--- start ---

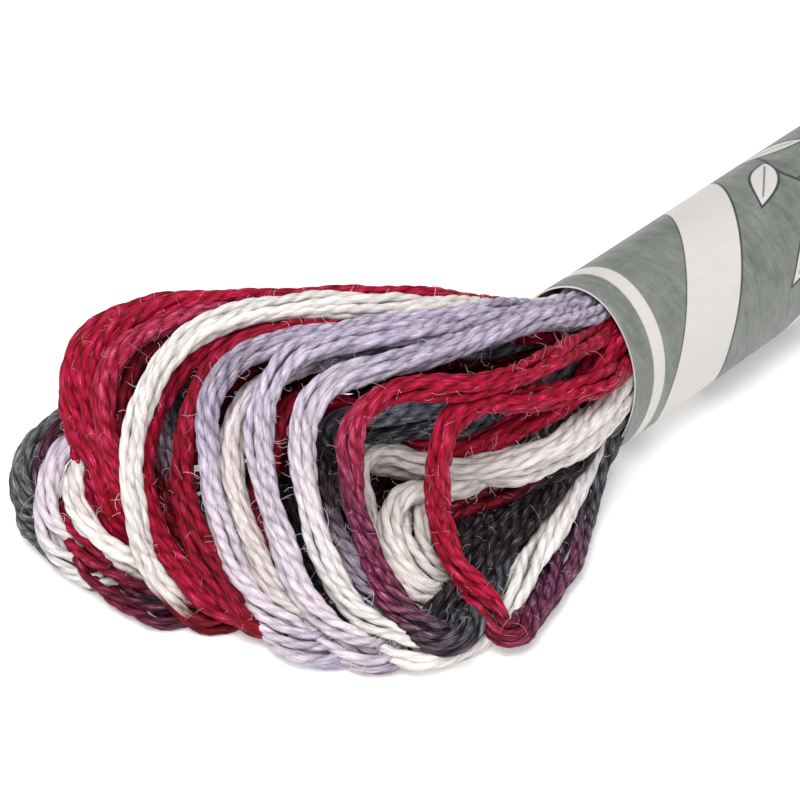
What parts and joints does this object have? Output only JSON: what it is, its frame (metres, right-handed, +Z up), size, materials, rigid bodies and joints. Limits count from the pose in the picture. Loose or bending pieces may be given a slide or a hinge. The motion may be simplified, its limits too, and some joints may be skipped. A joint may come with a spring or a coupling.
{
  "type": "embroidery floss skein",
  "caption": "Skein of stranded embroidery floss in crimson, plum, lavender, cream and dark grey, fanned open at one end and held by a wrapped paper band.",
  "frame": {"origin": "middle of the footprint, on the table that the skein lies on", "axes": "+X along the paper band, from the fanned end towards the long tail; +Y towards the side away from the open side of the fan; +Z up"},
  "size_m": [0.1476, 0.0296, 0.0147],
  "materials": {
    "floss": "soft sheen of mercerised cotton",
    "band_paper": "smooth uncoated print"
  },
  "bodies": {
    "root": {"floss_hank": "floss", "paper_band": "band_paper"}
  },
  "joints": []
}
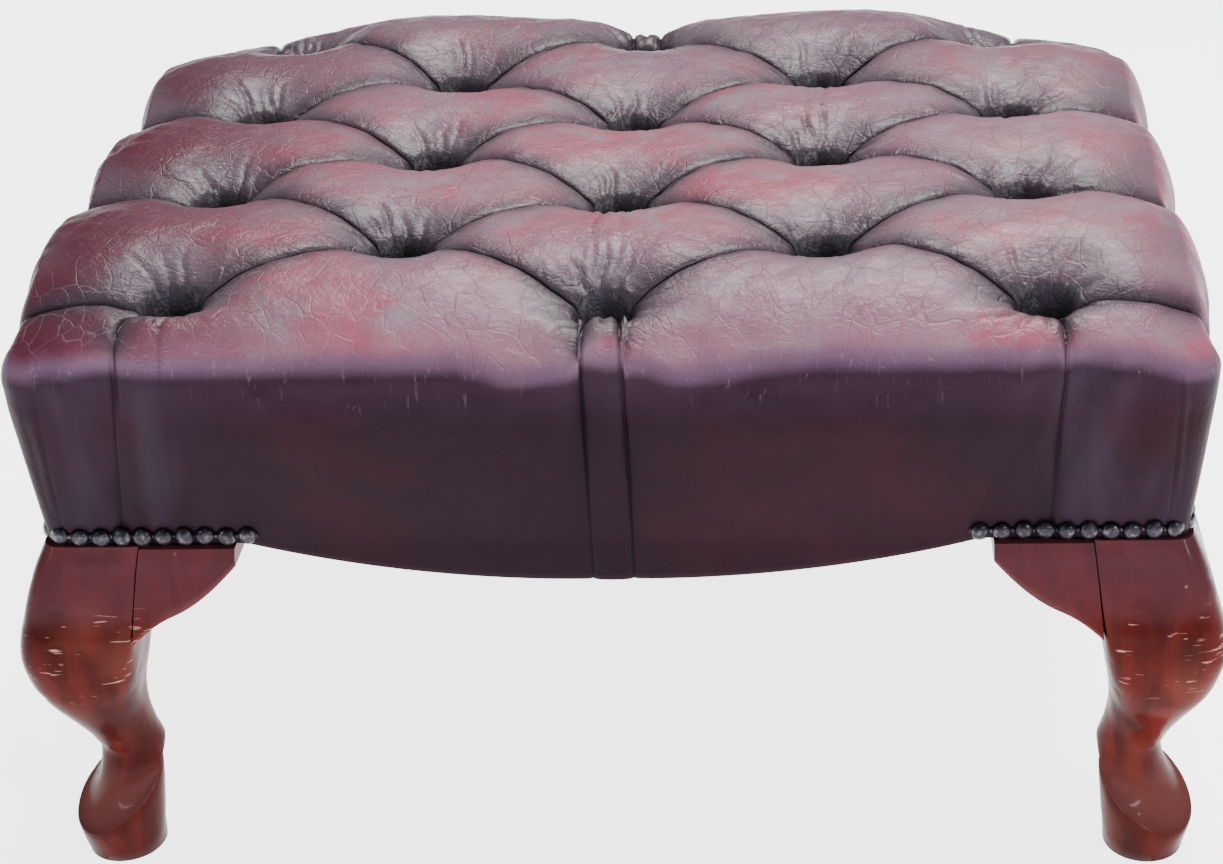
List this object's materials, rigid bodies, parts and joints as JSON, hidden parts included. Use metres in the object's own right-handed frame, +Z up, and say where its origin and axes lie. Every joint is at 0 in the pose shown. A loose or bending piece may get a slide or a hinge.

--- end ---

• [Written instruction] Looking at the entries above, state how many lines contain "slide"; give the number alone.

• [Output of the task] 2